Have you ever heard of the canon? No no no, not the big thing that goes boom, I mean the literary canon.
It’s basically a selection of books that are considered to be the epitome of English literature: books that have survived well past their time. The canon includes all of the books that you probably read in your high school English classes. Think: The Great Gatsby, Lord of the Flies, Romeo and Juliet, 1984, etc.
Now, don’t get me wrong, these are all truly amazing books but the problem is that they’re outdated and recycled. Your high school teachers were probably reading the same books when they were in high school themselves!
My point is this: the canon needs to be updated. Now this opens into an already hotly debated can of worms regarding what is considered “classic” and what isn’t, but I think most of us can agree that there is an absence of both women authors and characters in most books that we are taught in high school.
So here is a list of books that should be included both to your teachers’ syllabi and to your summer reading list.
A Vindication of the Rights of Woman by Mary Wollstonecraft
Marry Wollstonecroft has been called the “first feminist” or the “mother of feminism.” A Vindication of the Rights of Woman is actually an essay that is considered a staple in most feminist activists’ repertoires. It is a terrific book if you are looking to better understand the history of feminism. The work contains an analysis of the role of sexual feelings in relationships between men and women, a topic heavily explored during the period of Enlightenment. Due to her astonishingly courageous use of language and discussion of dense topics, she was invited to the same circles of the great Thomas Paine, William Wordsworth, and William Blake.

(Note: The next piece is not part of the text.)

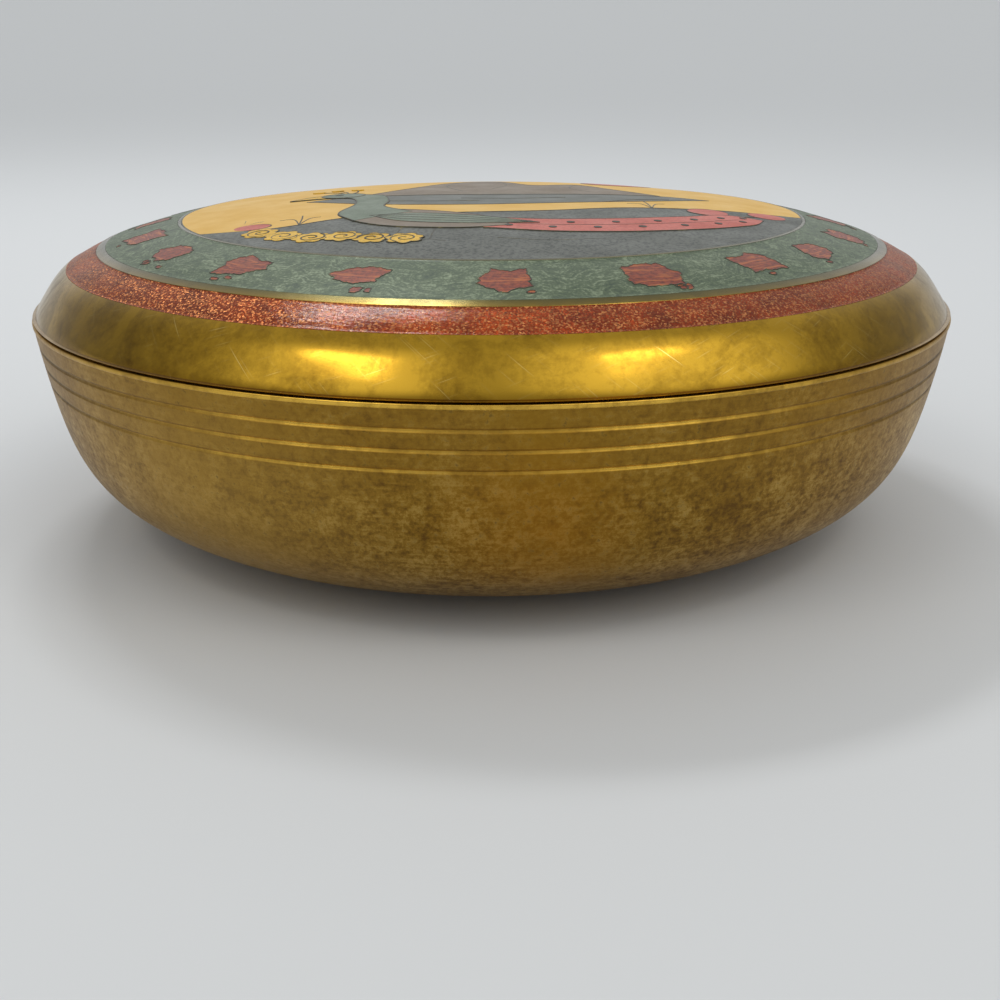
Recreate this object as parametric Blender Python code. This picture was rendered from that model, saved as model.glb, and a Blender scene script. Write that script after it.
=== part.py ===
"""A round, low trinket box of turned brass, about 120 mm across and 42 mm high.

It has five pieces. The base is a bowl with a flat foot, a beaded rim and three turned lines. The lid
is a flat dome that lifts off; a flange under it drops into the base. Three cells are cut in the lid's
top, and an enamel filling of its own lies in each: a red band, a green band and the round picture in
the middle. Metres, +Z up, with the origin at the middle of the foot.
"""

import math

import bmesh
import bpy

MM = 0.001

# Overall form
SEAM_RADIUS = 60.0 * MM  # outer radius of the base and the lid where they meet
BASE_HEIGHT = 28.5 * MM
LID_RISE = 12.85 * MM  # from the lid's lower edge to its top
FOOT_RADIUS = 36.0 * MM
SEGMENTS = 52  # facets round every turned piece

# The base's wall leans in on its way down, then turns under into the foot
WALL_LEAN = 6.0 * MM
LEAN_POWER = 1.2
TURN_POWER = 6.0
TURN_STEPS = 8
BASE_WALL = 1.6 * MM
BASE_FLOOR = 1.8 * MM
FOOT_EDGE = 0.4 * MM  # bevel round the foot

# The bead on the base's rim and the turned lines below it
BEAD_HEIGHT = 0.45 * MM
BEAD_PROUD = 0.12 * MM
BEAD_STEPS = 4
GROOVE_COUNT = 3
GROOVE_FIRST = 2.7 * MM  # from the rim down to the first line
GROOVE_SPACING = 2.2 * MM
GROOVE_WIDTH = 0.45 * MM
GROOVE_DEPTH = 0.2 * MM

# The lid's dome is a superellipse: (radius share) ** OUT_POWER + (height share) ** UP_POWER = 1
OUT_POWER = 2.95
UP_POWER = 1.93
LID_WALL = 1.8 * MM
LID_EDGE = 0.35 * MM  # rounding of the lid's lower edge
SLOPE_STEPS = 6
INSIDE_STEPS = 7
SEAM_GAP = 0.3 * MM  # the dark line between the base's rim and the lid

# The flange under the lid that centres it in the base
FLANGE_DEPTH = 4.0 * MM  # below the base's rim
FLANGE_WALL = 1.2 * MM
FLANGE_CLEARANCE = 0.3 * MM
FLANGE_BEVEL = 0.3 * MM

# Widths across the lid's top, from its edge inwards; the picture takes what is left
SLOPE_WIDTH = 4.55 * MM
RED_WIDTH = 3.8 * MM
RING_WIDTH = 1.2 * MM
GREEN_WIDTH = 9.1 * MM
WIRE_WIDTH = 0.45 * MM
CELL_DEPTH = 0.8 * MM
ENAMEL_GAP = 0.3 * MM  # left round and under each filling
RED_STEPS = 2
GREEN_STEPS = 3
PICTURE_STEPS = 5

# The finishes: colour, metallic, roughness
BASE_BRASS = ("base_brass", (0.20, 0.13, 0.045, 1.0), 1.0, 0.45)
LID_BRASS = ("lid_brass", (0.42, 0.27, 0.055, 1.0), 1.0, 0.25)
RED_ENAMEL = ("enamel_red", (0.26, 0.06, 0.02, 1.0), 0.0, 0.2)
GREEN_ENAMEL = ("enamel_green", (0.17, 0.21, 0.13, 1.0), 0.0, 0.25)
PICTURE_ENAMEL = ("enamel_picture", (0.18, 0.20, 0.18, 1.0), 0.0, 0.25)

SMOOTH_ANGLE = math.radians(25.0)
WELD = 0.001 * MM
HALVINGS = 40
HAIR = 0.0001  # share of the base's height over which the wall's slope is measured

# Worked out from the sizes above
RED_OUTER = SEAM_RADIUS - SLOPE_WIDTH
RED_INNER = RED_OUTER - RED_WIDTH
GREEN_OUTER = RED_INNER - RING_WIDTH
GREEN_INNER = GREEN_OUTER - GREEN_WIDTH
PICTURE_RADIUS = GREEN_INNER - WIRE_WIDTH
TURN = (1.0 - (FOOT_RADIUS / (SEAM_RADIUS - WALL_LEAN)) ** 2) ** (1.0 / TURN_POWER)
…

Jane Eyre by Charlotte Bronte
Here’s a word that you probably haven’t thought of since your AP Lit test: Bildungsroman. It’s basically a coming of age novel that focuses on the emotions and experiences that go hand in hand with becoming an adult. Jane is a remarkable character because she truly endures nearly any test you can think of: from losing a friend to tuberculosis to living with an abusive family, Jane always comes out stronger. I don’t want to give too much away, but her shining moment is standing true to her morals and doing what she knows to be right. Jane Eyre is the kind of girl that truly has stood the test of time.
The Awakening by Kate Chopin
This novel is, to say the least, tricky. It focuses on a babe named Edna who feels terribly stuck in her way of being. She is married to a man consumed by his work and together they have two children. After an intense encounter with a man named Robert, Edna feels her passion for life completely re-ignited. However, she follows this passion by leaving her family to pursue painting and sexual conquests. Edna later realizes the severity of what she has done and feels that she can never truly have independence, so she…kills herself in the ocean. Like I said, tricky. But absolutely worth reading! The whole reason she felt trapped was due to society’s expectations of women: be a good wife, be a good mother. But what if you don’t want either of those things? The discussion that can be sparked from this novel is fantastic.
The Last Song by Joy Harjo
Joy Harjo is a Native American poet who was born in Oklahoma. This collection of poems reveal remarkable power and insight into the scarred history of indigenous people. Her poetry is filled to the brim with emotion, tradition, and modern struggle. Harjo’s poetry blends everyday experiences with deep spiritual truths that you truly will not find anywhere else. Harjo comes from a community of people that were stripped of their identity, and the way that she reclaims that identity is something to behold.
Geography III by Elizabeth Bishop
Geography III is another collection of poems. One of Bishop’s poems that is often included in anthologies is “One Art.” Bishop’s careful use of specific imagery is what takes Geography III from good to phenomenal. These poems cover a variety of themes but unlike many of the poets that Bishop was surrounded by (Sylvia Plath and Anne Sexton) she avoided explicit accounts of her personal life, and focused on subtle impressions of the world. This technique set Bishop apart from the rest of the crowd and gave her widespread recognition among the general public. You should definitely read the whole collection but some of my other favorites are “In the Waiting Room” and “12 O’Clock News.”
The Interpreter of Maladies by Jhumpa Lahiri
Jhumpa Lahiri was born in 1967 in London, England and was raised in Rhode Island. However, her parents were immigrants from Calcutta, India. The Interpreter of Maladies is a collection of short stories that focus on what it means to be a woman, but also on what it means to be an immigrant in America. With beautifully written stories that focus on complex subjects, this book should have been on your high school syllabus. The stories are easy to read and yet contain so much depth that students of any gender, ethnicity, or age can take something from them. My tip: read the first and last line of each story.
A professor once told me that the canon is merely an idea. That’s it, just an idea. So who’s to say that we can’t change it?